_SUPPLIED DATA_
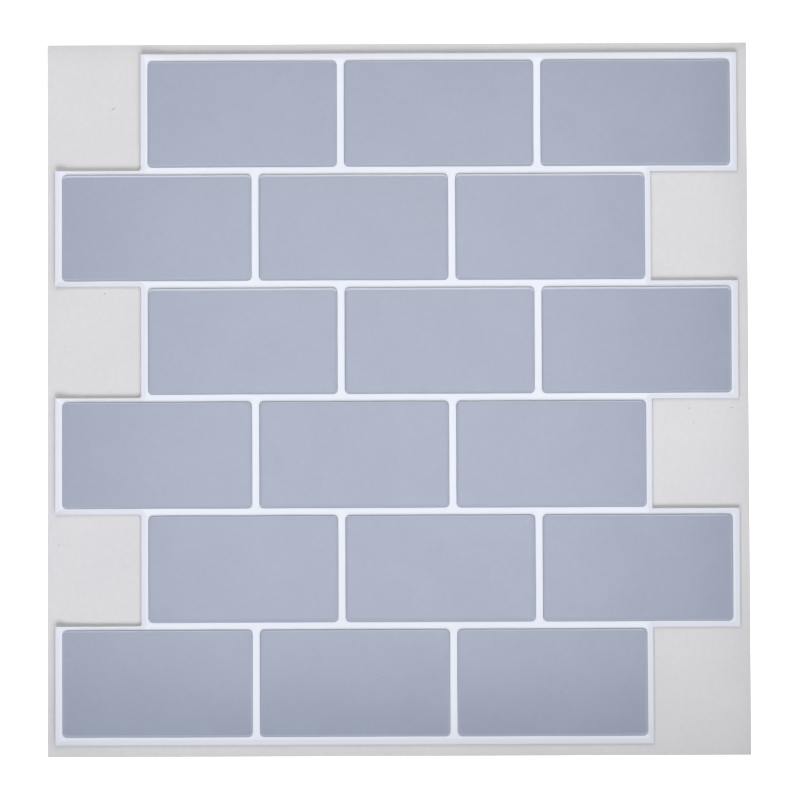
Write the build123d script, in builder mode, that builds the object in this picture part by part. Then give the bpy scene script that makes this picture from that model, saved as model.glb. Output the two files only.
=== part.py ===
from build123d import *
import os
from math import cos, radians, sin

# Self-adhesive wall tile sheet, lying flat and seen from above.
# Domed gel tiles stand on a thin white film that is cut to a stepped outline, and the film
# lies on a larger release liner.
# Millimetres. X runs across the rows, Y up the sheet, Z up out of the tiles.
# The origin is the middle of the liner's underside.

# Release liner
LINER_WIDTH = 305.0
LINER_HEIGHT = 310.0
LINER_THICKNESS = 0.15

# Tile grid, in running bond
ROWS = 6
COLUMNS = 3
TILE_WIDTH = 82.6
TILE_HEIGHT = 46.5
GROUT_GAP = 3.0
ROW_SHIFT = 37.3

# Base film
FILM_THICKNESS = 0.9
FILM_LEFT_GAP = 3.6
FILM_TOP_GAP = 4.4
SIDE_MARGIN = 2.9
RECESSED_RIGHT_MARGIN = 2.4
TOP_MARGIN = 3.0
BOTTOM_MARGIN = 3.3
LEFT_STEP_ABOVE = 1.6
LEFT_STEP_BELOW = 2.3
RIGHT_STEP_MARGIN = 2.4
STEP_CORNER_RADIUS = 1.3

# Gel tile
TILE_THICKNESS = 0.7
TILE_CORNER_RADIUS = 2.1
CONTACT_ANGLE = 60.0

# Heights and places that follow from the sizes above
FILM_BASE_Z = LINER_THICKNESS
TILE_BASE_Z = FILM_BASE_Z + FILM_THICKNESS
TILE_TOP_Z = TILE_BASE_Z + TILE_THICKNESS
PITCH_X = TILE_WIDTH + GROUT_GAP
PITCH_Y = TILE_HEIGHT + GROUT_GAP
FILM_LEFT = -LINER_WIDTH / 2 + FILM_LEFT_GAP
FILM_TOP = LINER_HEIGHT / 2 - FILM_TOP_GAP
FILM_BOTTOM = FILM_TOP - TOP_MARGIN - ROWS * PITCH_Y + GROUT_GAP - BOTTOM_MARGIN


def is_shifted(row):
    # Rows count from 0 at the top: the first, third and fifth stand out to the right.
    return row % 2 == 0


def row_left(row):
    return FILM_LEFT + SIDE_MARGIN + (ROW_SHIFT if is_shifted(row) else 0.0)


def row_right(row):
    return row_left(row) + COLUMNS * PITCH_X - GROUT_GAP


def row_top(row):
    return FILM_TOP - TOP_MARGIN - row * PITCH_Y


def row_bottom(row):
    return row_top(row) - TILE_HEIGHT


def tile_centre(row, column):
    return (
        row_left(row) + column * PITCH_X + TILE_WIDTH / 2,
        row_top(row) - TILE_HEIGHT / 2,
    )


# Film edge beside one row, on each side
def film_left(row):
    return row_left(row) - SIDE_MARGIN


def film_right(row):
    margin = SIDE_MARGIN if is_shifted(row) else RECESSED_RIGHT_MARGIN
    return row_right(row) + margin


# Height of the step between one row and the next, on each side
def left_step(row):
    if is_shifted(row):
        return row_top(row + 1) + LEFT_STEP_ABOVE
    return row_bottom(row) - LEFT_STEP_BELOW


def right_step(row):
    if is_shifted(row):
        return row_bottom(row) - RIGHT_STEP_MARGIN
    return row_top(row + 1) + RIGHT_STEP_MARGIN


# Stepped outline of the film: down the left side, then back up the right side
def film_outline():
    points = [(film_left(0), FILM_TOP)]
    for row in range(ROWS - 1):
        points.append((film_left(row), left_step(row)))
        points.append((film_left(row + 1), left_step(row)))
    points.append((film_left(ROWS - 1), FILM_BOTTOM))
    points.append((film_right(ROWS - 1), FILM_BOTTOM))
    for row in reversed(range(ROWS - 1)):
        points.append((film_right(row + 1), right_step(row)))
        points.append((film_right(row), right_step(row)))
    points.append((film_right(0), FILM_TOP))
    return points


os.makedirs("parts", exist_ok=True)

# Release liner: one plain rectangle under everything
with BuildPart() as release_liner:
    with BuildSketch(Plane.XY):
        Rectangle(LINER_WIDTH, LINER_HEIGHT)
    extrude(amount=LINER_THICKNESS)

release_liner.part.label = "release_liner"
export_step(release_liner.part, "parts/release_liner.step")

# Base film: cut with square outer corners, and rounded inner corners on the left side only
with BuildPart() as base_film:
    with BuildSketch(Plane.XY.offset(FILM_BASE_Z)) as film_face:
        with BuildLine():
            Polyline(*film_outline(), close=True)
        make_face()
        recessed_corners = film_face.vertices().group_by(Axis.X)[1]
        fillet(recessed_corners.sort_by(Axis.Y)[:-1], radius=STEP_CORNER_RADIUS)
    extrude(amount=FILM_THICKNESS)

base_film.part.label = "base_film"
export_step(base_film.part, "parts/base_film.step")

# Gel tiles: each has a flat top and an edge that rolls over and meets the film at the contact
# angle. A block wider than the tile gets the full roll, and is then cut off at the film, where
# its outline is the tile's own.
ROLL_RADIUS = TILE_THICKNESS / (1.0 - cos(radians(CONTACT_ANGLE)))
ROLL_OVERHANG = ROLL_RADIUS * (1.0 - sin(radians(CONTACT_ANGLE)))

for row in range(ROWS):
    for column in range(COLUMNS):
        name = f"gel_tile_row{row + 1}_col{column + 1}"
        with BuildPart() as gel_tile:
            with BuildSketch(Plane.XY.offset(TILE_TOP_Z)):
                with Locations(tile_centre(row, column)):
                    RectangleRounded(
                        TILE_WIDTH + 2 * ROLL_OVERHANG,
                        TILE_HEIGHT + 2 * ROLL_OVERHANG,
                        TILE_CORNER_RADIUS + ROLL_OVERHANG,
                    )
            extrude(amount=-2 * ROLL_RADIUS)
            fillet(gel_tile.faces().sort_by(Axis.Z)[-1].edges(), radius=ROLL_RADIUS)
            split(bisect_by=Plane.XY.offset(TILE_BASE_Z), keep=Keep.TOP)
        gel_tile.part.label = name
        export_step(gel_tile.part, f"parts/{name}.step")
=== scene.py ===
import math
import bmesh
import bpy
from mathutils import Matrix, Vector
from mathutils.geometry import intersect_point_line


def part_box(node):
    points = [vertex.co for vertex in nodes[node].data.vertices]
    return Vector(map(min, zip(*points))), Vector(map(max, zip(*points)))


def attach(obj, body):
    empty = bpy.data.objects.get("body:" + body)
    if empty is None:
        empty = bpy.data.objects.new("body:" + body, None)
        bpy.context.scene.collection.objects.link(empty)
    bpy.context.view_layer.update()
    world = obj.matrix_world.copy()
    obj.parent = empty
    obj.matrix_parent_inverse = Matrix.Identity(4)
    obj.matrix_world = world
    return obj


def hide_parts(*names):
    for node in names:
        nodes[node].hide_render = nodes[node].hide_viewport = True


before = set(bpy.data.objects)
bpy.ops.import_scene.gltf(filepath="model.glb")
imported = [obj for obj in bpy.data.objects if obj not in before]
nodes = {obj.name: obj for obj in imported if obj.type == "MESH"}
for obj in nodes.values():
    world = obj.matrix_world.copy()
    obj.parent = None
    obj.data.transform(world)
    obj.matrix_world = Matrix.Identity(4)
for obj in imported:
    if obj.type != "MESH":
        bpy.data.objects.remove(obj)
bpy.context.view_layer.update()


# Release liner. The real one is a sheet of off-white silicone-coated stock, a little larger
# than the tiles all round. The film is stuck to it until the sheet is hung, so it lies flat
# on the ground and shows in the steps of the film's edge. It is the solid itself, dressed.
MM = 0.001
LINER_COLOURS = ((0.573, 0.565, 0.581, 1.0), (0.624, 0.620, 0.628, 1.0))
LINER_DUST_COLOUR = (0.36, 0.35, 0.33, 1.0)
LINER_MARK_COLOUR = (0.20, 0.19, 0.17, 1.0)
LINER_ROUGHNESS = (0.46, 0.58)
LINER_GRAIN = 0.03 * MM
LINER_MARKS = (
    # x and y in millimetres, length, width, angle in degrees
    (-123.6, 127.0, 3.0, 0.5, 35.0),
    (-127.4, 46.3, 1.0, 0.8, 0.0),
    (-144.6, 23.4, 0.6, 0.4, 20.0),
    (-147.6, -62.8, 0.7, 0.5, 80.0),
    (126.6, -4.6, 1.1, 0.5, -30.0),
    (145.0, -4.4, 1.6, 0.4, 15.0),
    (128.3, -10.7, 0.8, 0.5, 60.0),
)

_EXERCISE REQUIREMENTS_
This exercise asks for the lines from the line with "extrude(amount=-2 * ROLL_RADIUS)" to the line with "imported = [obj", both lines included, set down exactly and with nothing else.

_WORKED SOLUTION_
            extrude(amount=-2 * ROLL_RADIUS)
            fillet(gel_tile.faces().sort_by(Axis.Z)[-1].edges(), radius=ROLL_RADIUS)
            split(bisect_by=Plane.XY.offset(TILE_BASE_Z), keep=Keep.TOP)
        gel_tile.part.label = name
        export_step(gel_tile.part, f"parts/{name}.step")
=== scene.py ===
import math
import bmesh
import bpy
from mathutils import Matrix, Vector
from mathutils.geometry import intersect_point_line


def part_box(node):
    points = [vertex.co for vertex in nodes[node].data.vertices]
    return Vector(map(min, zip(*points))), Vector(map(max, zip(*points)))


def attach(obj, body):
    empty = bpy.data.objects.get("body:" + body)
    if empty is None:
        empty = bpy.data.objects.new("body:" + body, None)
        bpy.context.scene.collection.objects.link(empty)
    bpy.context.view_layer.update()
    world = obj.matrix_world.copy()
    obj.parent = empty
    obj.matrix_parent_inverse = Matrix.Identity(4)
    obj.matrix_world = world
    return obj


def hide_parts(*names):
    for node in names:
        nodes[node].hide_render = nodes[node].hide_viewport = True


before = set(bpy.data.objects)
bpy.ops.import_scene.gltf(filepath="model.glb")
imported = [obj for obj in bpy.data.objects if obj not in before]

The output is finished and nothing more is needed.